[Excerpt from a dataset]
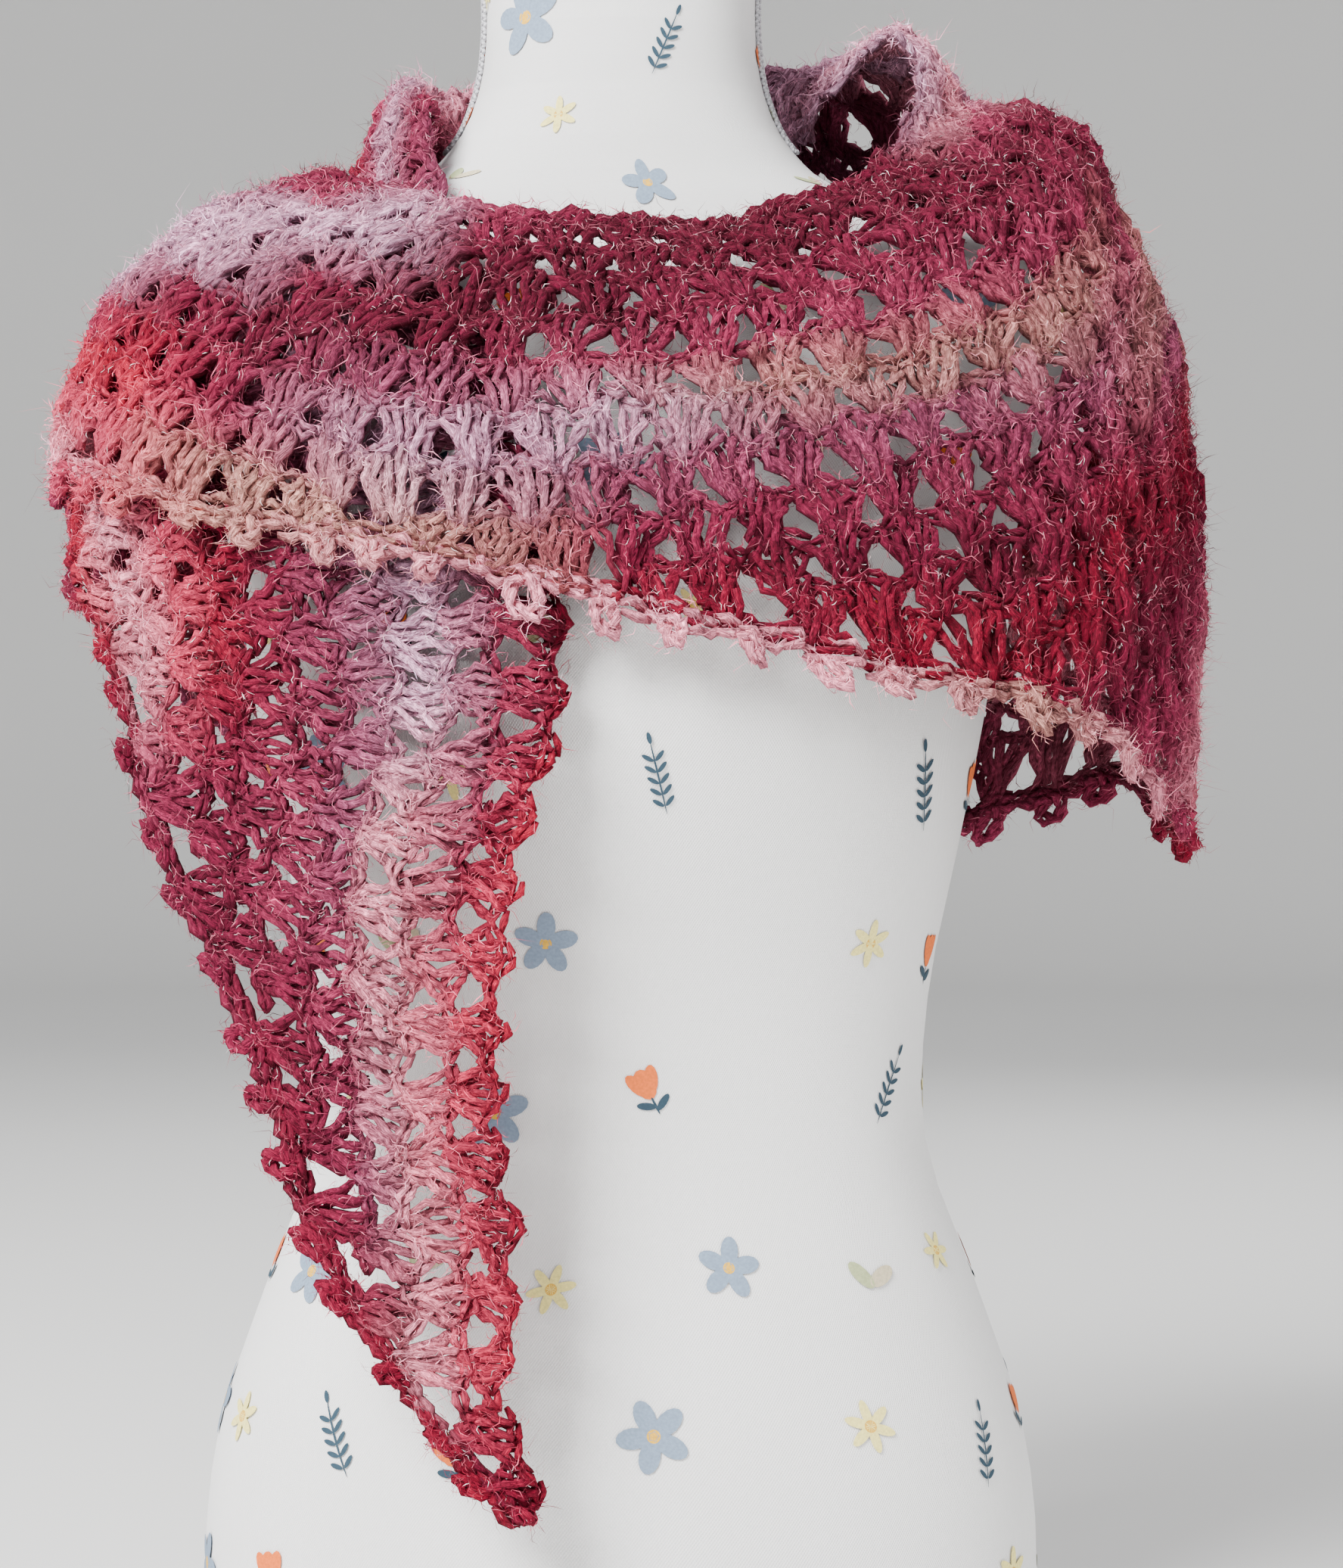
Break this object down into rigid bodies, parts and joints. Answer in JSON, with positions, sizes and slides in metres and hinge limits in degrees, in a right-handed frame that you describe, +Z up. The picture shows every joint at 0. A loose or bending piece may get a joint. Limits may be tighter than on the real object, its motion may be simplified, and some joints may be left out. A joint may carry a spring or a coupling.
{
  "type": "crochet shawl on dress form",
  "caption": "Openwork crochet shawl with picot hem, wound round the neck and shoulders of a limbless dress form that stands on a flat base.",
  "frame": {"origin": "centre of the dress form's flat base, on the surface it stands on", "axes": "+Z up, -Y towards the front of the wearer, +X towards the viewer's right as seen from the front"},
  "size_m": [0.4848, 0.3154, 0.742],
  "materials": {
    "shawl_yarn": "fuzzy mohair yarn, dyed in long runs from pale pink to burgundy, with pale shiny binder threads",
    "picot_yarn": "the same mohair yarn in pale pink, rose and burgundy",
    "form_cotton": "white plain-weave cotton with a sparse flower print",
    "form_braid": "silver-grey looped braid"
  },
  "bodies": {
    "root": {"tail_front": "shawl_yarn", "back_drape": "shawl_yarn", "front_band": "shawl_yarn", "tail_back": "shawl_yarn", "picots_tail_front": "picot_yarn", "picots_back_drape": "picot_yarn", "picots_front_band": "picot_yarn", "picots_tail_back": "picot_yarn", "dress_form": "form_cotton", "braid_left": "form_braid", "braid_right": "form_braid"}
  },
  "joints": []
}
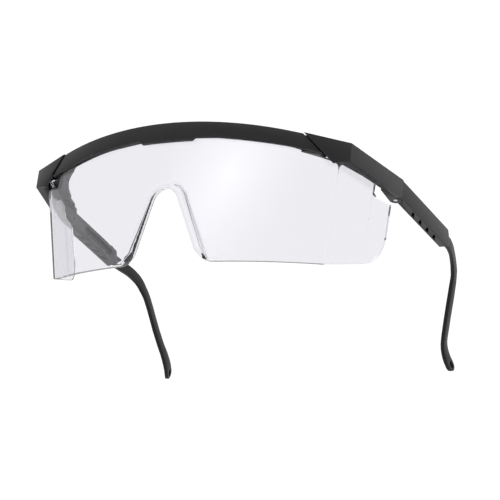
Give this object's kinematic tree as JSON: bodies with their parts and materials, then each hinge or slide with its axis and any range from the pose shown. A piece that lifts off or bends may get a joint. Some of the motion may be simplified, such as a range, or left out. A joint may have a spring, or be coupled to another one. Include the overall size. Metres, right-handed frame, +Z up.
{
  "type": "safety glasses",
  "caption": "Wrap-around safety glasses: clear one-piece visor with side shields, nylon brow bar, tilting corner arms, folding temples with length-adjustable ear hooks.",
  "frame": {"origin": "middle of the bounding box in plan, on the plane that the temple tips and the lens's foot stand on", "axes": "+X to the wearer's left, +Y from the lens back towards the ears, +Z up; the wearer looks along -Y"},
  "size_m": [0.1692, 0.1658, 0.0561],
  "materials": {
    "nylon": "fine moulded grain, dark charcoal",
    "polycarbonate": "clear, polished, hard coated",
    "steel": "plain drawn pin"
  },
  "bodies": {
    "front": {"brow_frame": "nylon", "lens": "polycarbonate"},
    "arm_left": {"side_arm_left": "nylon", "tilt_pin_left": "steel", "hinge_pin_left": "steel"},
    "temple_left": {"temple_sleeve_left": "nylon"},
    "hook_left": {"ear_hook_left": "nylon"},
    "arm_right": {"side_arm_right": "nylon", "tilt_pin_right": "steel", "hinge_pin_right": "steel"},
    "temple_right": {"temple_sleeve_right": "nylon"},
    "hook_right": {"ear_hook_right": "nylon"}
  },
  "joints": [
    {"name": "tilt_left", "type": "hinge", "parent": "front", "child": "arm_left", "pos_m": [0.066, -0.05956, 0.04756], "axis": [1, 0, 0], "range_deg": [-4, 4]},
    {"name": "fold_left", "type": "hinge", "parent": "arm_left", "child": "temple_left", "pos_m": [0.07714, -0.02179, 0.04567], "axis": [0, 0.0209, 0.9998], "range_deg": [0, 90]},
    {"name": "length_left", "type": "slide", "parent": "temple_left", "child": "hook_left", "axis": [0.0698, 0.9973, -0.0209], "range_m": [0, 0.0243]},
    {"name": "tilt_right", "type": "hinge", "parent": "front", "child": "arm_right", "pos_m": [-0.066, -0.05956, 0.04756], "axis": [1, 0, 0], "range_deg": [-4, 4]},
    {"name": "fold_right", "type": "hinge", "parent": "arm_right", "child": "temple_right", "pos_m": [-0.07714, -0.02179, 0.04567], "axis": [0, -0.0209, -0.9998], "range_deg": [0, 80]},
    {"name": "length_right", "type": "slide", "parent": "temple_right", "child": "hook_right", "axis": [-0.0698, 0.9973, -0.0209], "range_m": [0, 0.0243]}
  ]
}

Exercise:
Return the lines above exactly, keeping every word.

Solution to the exercise:
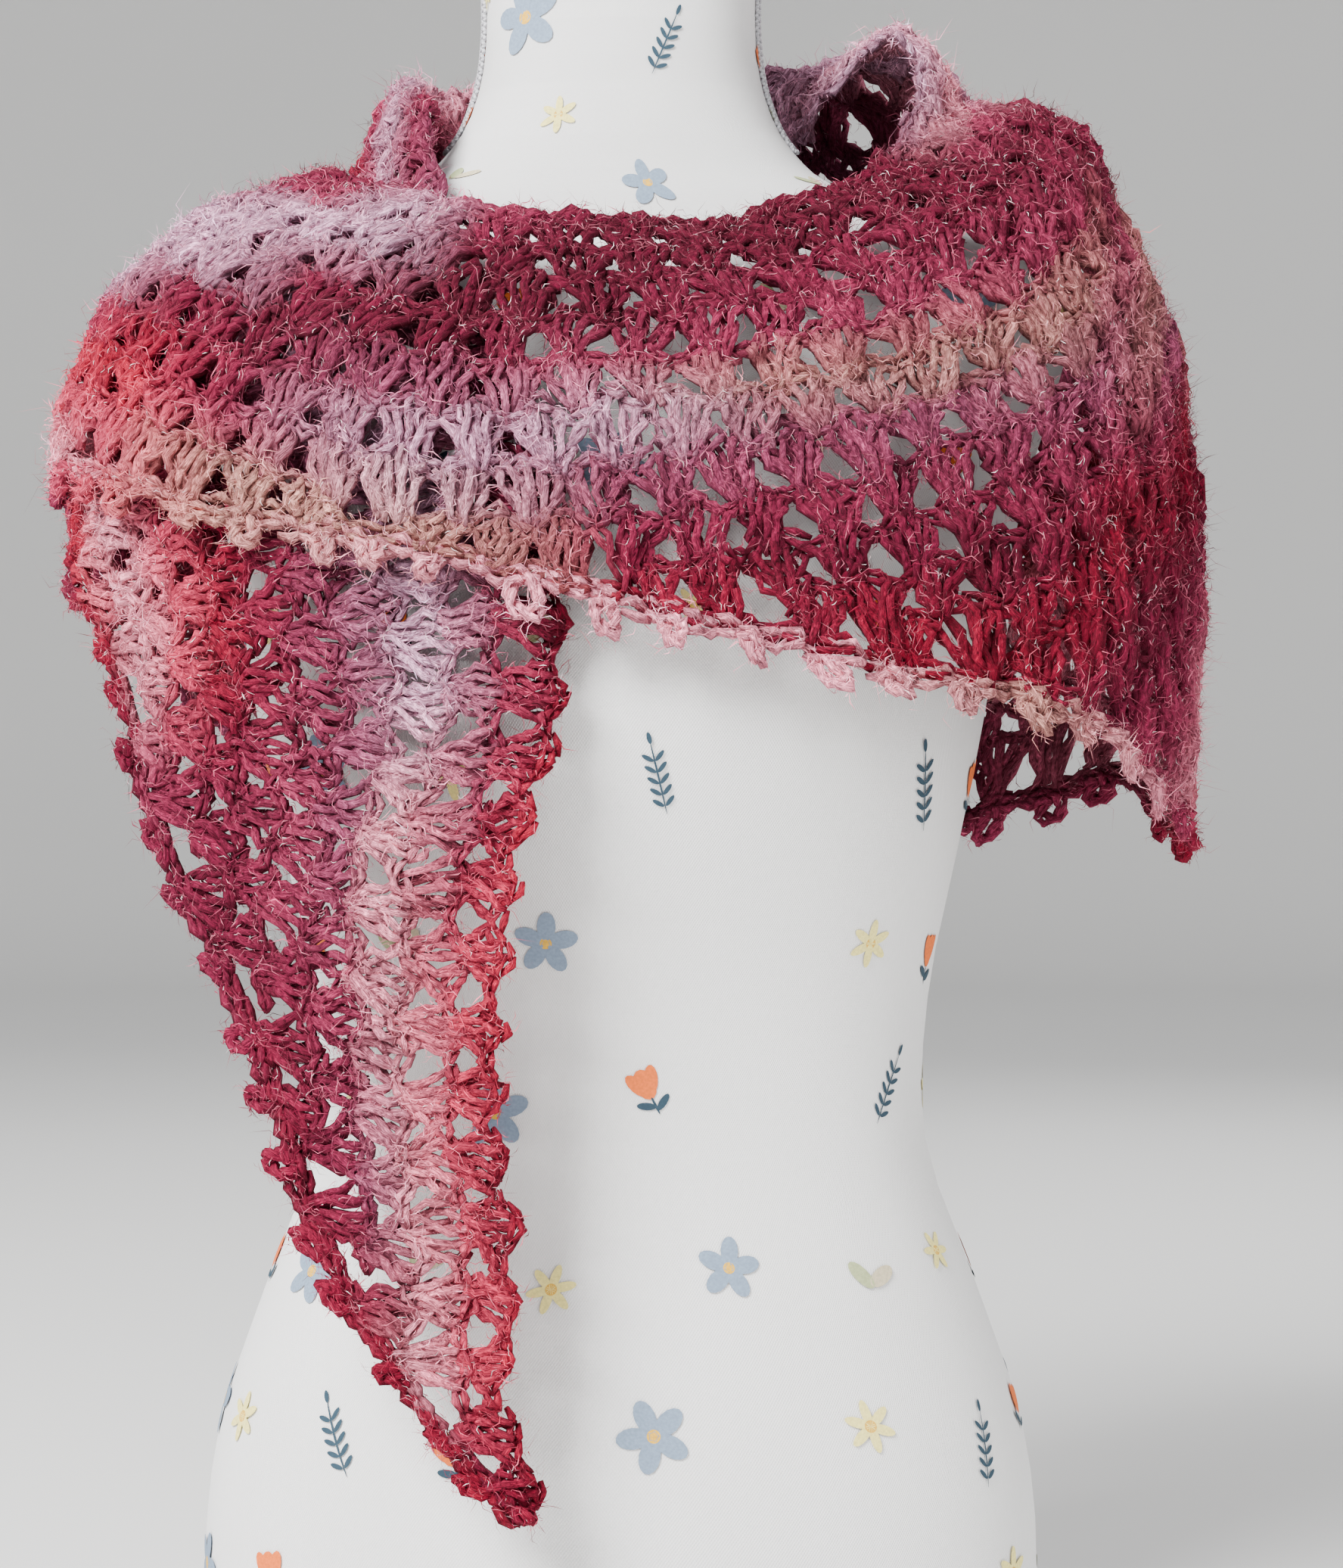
Break this object down into rigid bodies, parts and joints. Answer in JSON, with positions, sizes and slides in metres and hinge limits in degrees, in a right-handed frame that you describe, +Z up. The picture shows every joint at 0. A loose or bending piece may get a joint. Limits may be tighter than on the real object, its motion may be simplified, and some joints may be left out. A joint may carry a spring or a coupling.
{
  "type": "crochet shawl on dress form",
  "caption": "Openwork crochet shawl with picot hem, wound round the neck and shoulders of a limbless dress form that stands on a flat base.",
  "frame": {"origin": "centre of the dress form's flat base, on the surface it stands on", "axes": "+Z up, -Y towards the front of the wearer, +X towards the viewer's right as seen from the front"},
  "size_m": [0.4848, 0.3154, 0.742],
  "materials": {
    "shawl_yarn": "fuzzy mohair yarn, dyed in long runs from pale pink to burgundy, with pale shiny binder threads",
    "picot_yarn": "the same mohair yarn in pale pink, rose and burgundy",
    "form_cotton": "white plain-weave cotton with a sparse flower print",
    "form_braid": "silver-grey looped braid"
  },
  "bodies": {
    "root": {"tail_front": "shawl_yarn", "back_drape": "shawl_yarn", "front_band": "shawl_yarn", "tail_back": "shawl_yarn", "picots_tail_front": "picot_yarn", "picots_back_drape": "picot_yarn", "picots_front_band": "picot_yarn", "picots_tail_back": "picot_yarn", "dress_form": "form_cotton", "braid_left": "form_braid", "braid_right": "form_braid"}
  },
  "joints": []
}
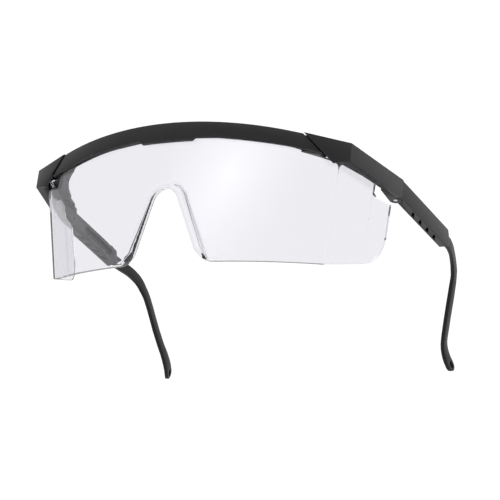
Give this object's kinematic tree as JSON: bodies with their parts and materials, then each hinge or slide with its axis and any range from the pose shown. A piece that lifts off or bends may get a joint. Some of the motion may be simplified, such as a range, or left out. A joint may have a spring, or be coupled to another one. Include the overall size. Metres, right-handed frame, +Z up.
{
  "type": "safety glasses",
  "caption": "Wrap-around safety glasses: clear one-piece visor with side shields, nylon brow bar, tilting corner arms, folding temples with length-adjustable ear hooks.",
  "frame": {"origin": "middle of the bounding box in plan, on the plane that the temple tips and the lens's foot stand on", "axes": "+X to the wearer's left, +Y from the lens back towards the ears, +Z up; the wearer looks along -Y"},
  "size_m": [0.1692, 0.1658, 0.0561],
  "materials": {
    "nylon": "fine moulded grain, dark charcoal",
    "polycarbonate": "clear, polished, hard coated",
    "steel": "plain drawn pin"
  },
  "bodies": {
    "front": {"brow_frame": "nylon", "lens": "polycarbonate"},
    "arm_left": {"side_arm_left": "nylon", "tilt_pin_left": "steel", "hinge_pin_left": "steel"},
    "temple_left": {"temple_sleeve_left": "nylon"},
    "hook_left": {"ear_hook_left": "nylon"},
    "arm_right": {"side_arm_right": "nylon", "tilt_pin_right": "steel", "hinge_pin_right": "steel"},
    "temple_right": {"temple_sleeve_right": "nylon"},
    "hook_right": {"ear_hook_right": "nylon"}
  },
  "joints": [
    {"name": "tilt_left", "type": "hinge", "parent": "front", "child": "arm_left", "pos_m": [0.066, -0.05956, 0.04756], "axis": [1, 0, 0], "range_deg": [-4, 4]},
    {"name": "fold_left", "type": "hinge", "parent": "arm_left", "child": "temple_left", "pos_m": [0.07714, -0.02179, 0.04567], "axis": [0, 0.0209, 0.9998], "range_deg": [0, 90]},
    {"name": "length_left", "type": "slide", "parent": "temple_left", "child": "hook_left", "axis": [0.0698, 0.9973, -0.0209], "range_m": [0, 0.0243]},
    {"name": "tilt_right", "type": "hinge", "parent": "front", "child": "arm_right", "pos_m": [-0.066, -0.05956, 0.04756], "axis": [1, 0, 0], "range_deg": [-4, 4]},
    {"name": "fold_right", "type": "hinge", "parent": "arm_right", "child": "temple_right", "pos_m": [-0.07714, -0.02179, 0.04567], "axis": [0, -0.0209, -0.9998], "range_deg": [0, 80]},
    {"name": "length_right", "type": "slide", "parent": "temple_right", "child": "hook_right", "axis": [-0.0698, 0.9973, -0.0209], "range_m": [0, 0.0243]}
  ]
}